La mosquée située dans le quartier de Morden, à Londres (Angleterre). (RICHARD PLACE / RADIO FRANCE)

Les musulmans expliquent d'ailleurs que nier leur religion leur serait impossible. C’est le cas de Farhad Ahmad. Il n’a aucun problème avec la loi, l’autorité, d’autant plus qu’elle reconnaît sa foi. "C’est important pour les musulmans d’être loyaux aux pays auxquels ils appartiennent mais, dans le même temps, il est primordial que le pays respecte les sensibilités religieuses de chacun", juge-t-il.

Il doit y avoir un équilibre. Et c’est certain : les musulmans doivent se plier aux lois du pays, c’est l’un des enseignements de l’Islam.

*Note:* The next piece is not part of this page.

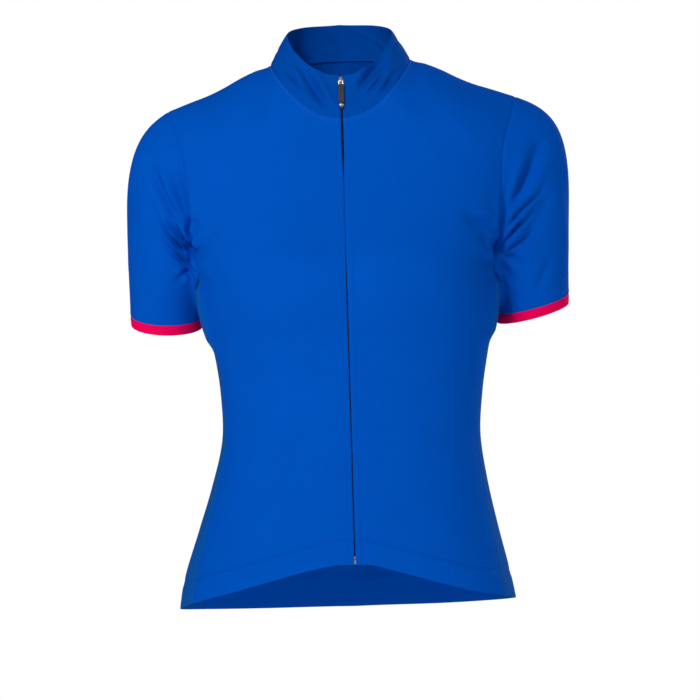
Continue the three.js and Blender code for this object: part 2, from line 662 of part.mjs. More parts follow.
// The retainer box at the zip's foot, between the fronts' edges
const [foot, above] = [grids.front_left[0][0].point, grids.front_left[1][0].point];
const footUp = above.clone().sub(foot).normalize();
const footIn = footUp.clone().cross(across).normalize();
const footPlace = new THREE.Matrix4().makeBasis(across, footIn, footUp).setPosition(foot);
const box = block(BOX.halfWidth, [-BOX.behind, BOX.proud], [BOX.foot, BOX.foot + BOX.height]);
addPiece("zip_box", "metal", box, footPlace);

export default jersey;
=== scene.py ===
# A short-sleeved cycling jersey with a stand collar, a full-length zip and red cuff bands.
# Its cut is worked out in millimetres: +Z up, -Y the front, +X its own left side.
from math import cos, pi, radians, sin, sqrt

import bmesh
import bpy
import numpy as np
from mathutils import Matrix, Vector
from mathutils.kdtree import KDTree


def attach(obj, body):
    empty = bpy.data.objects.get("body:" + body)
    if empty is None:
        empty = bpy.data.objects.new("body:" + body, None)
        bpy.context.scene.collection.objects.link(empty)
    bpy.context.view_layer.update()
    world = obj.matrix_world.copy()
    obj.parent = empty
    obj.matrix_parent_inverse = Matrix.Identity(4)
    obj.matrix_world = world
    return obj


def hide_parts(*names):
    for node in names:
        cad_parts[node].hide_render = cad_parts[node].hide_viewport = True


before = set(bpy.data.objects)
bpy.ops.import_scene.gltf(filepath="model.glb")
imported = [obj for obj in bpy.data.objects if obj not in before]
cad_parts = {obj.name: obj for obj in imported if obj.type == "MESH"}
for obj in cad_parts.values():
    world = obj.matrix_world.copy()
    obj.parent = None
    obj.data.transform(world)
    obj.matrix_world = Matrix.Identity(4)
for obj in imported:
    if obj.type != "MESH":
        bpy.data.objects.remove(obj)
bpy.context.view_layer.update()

MM = 0.001
SIGNS = {"left": 1, "right": -1}

# ---- Sizes of the cut, in millimetres and degrees ----

UNDERARM_Z = -226  # the armhole's lowest level
TIP_X, TIP_Z = 191, -44  # the shoulder seam's outer end
SHOULDER_LEAN = 2.8  # how much higher the left shoulder's tip is, and lower the right's
RIDGE_Y = 8  # how far back the shoulder seams lie
RIDGE_ROUNDING = 74  # height over which front and back bend over to the shoulder seam
RIDGE_SHARE = 0.4  # share of the panel's height that the bend takes up
UNDERARM_DIP = 5  # how far the underarm's seam sags between front and back
# The neck seam: half its width, how low its front and high its back is, and how round it is.
NECK_HALF, NECK_DROP, NECK_RISE, NECK_CURVE = 77, 64.5, 10, 1.7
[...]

Farhad Ahmad, fidèle de la mosquée

à franceinfo

Mansoor Clarke se sent-il plus Anglais ou musulman ? Dans un rire, il répond : "Je respecte et j’aime la famille royale. Je pense aussi que ma citoyenneté britannique est nourrie, renforcée par l’exercice de mes libertés individuelles. Je crois vraiment que les valeurs que je porte en tant que Britannique sont très souvent similaires, voire absolument identiques, à celles que je défends en tant que musulman."

Mansoor Clarke, l’imam de la mosquée du quartier de Morden, à Londres. (RICHARD PLACE / RADIO FRANCE)

Des tensions autour du fondamentalisme

Mais il existe aussi des tensions communautaires. D’ailleurs lorsque la mosquée de Morden a été bâtie, elle a soulevé la colère de l’extrême droite. Lorsque l’actuel maire de Londres, Sadiq Khan, a fait campagne, il y a quatre ans, affichant le fait d’être musulman, il a été sévèrement critiqué, certains lui prêtant des liens avec les intégristes.

En 2005, l’Angleterre est frappée par des attentats et le pays découvre que les quatre terroristes sont des fondamentalistes britanniques. Des voix s’élèvent pour dénoncer le modèle national et remettent en cause le poids des religions dans la société. En juin 2017, après un attentat sur le pont de Londres, la première ministre d’alors Theresa May avait appelé ses citoyens à ne plus vivre "dans une série de communautés séparées et ségréguées, mais comme un véritable Royaume-Uni".